Here's my black OHM feathertail. This one is from Petsmart, the one I saw earlier had bigger fins and less of that blue iridescence.


----------



## betta lover1507 (Aug 6, 2011)

your so lucky, you LPS has beautiful betta's. you know what kind of big ear i have? ONE SIDED BIG EAR, but it is his lucky fin (lol like nemo):







it's growing back, am thinking about spawning him sometimes


----------



## dramaqueen (Jul 7, 2008)

He's real shimmery looking. He's beautiful.


----------



## xShainax (Feb 11, 2012)

copperarabian said:


> You can tell because he has a tiny shadow of color on him in some parts. It's possible he might not change, but I find it unlikely because he's still growing and many fish continue changing color. You can tell he isn't old because his pelvic fins haven't filled out completely yet.
> 
> In this photo you can see it really well on his fins and dorsal
> 
> ...


Wow, he is beautiful


----------



## sparkyjoe (Feb 27, 2012)

hey, Copperarabian, how's your new boy doing? Has he started getting any more color?


----------



## RayneForhest (Apr 22, 2011)

I love his sheen and shimmer! I really like his look.
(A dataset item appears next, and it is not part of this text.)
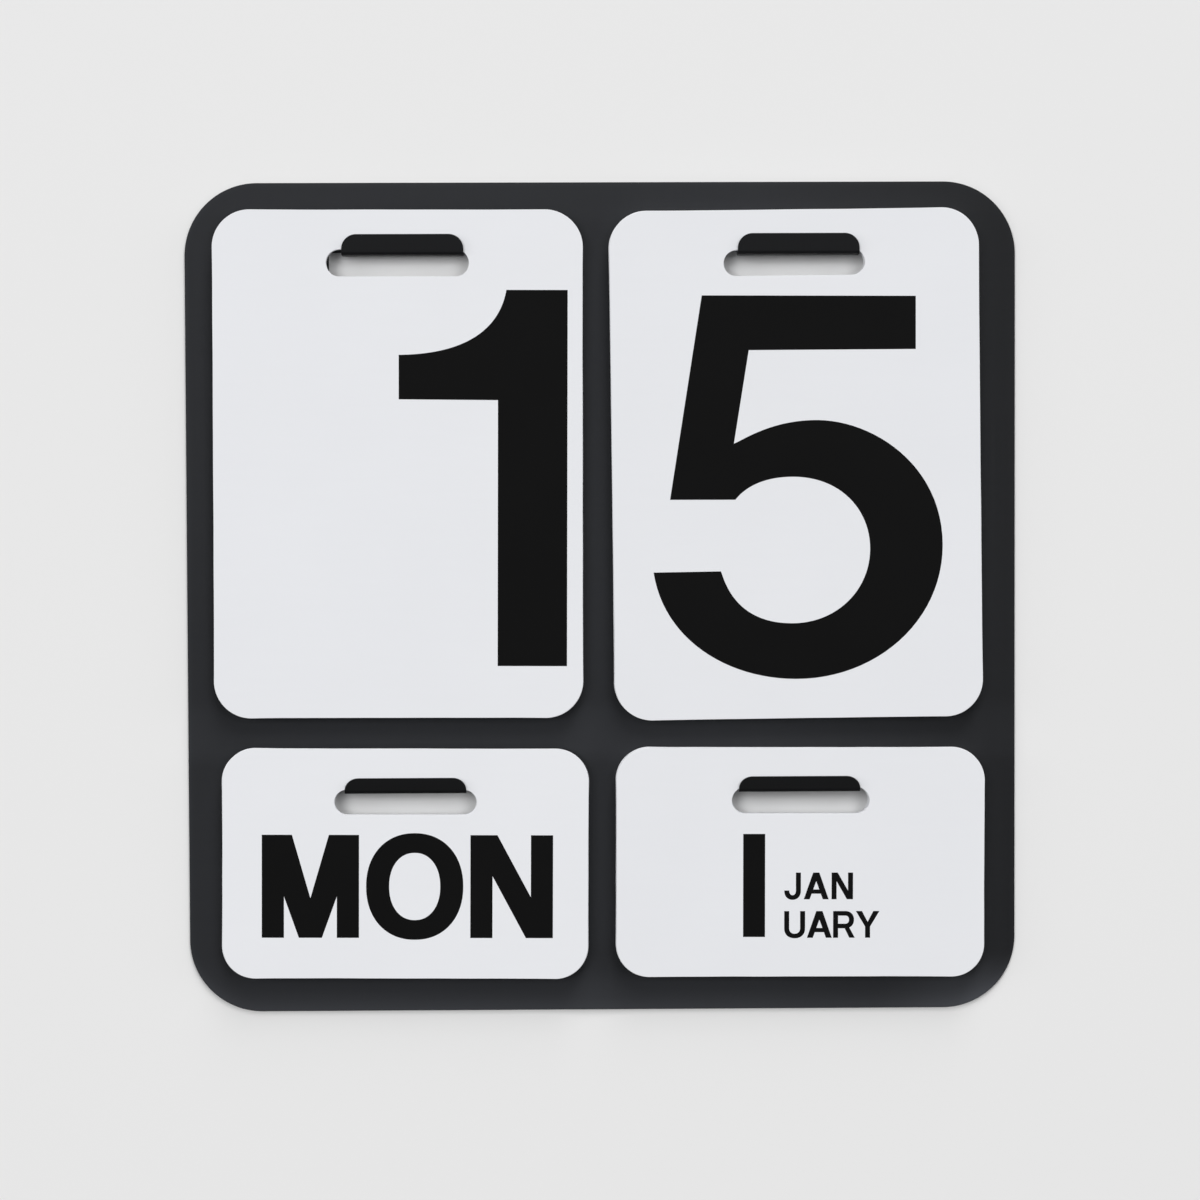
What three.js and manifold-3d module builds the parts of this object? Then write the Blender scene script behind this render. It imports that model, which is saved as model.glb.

I'm not into breeding and the technical stuff of how they *should* look... but I know when I see something I like and HE IS GORGEOUS!

As always... great photography


----------



## copperarabian (Apr 27, 2011)

sparkyjoe said:


> hey, Copperarabian, how's your new boy doing? Has he started getting any more color?


He's still settling in and getting used to everything XD I find that my fish will start changing color about a month after I get them. I had this one male who I gave to my friend(thought he was a girl) who was pure cellophane, he stayed like that until 2 months when he started acting like a boy. Once he was flaring he started marbling. 



> *RayneForhest * I love his sheen and shimmer! I really like his look. I'm not into breeding and the technical stuff of how they *should* look... but I know when I see something I like and HE IS GORGEOUS!
> 
> As always... great photography


His green shimmer really comes out when I use flash O.O lol


----------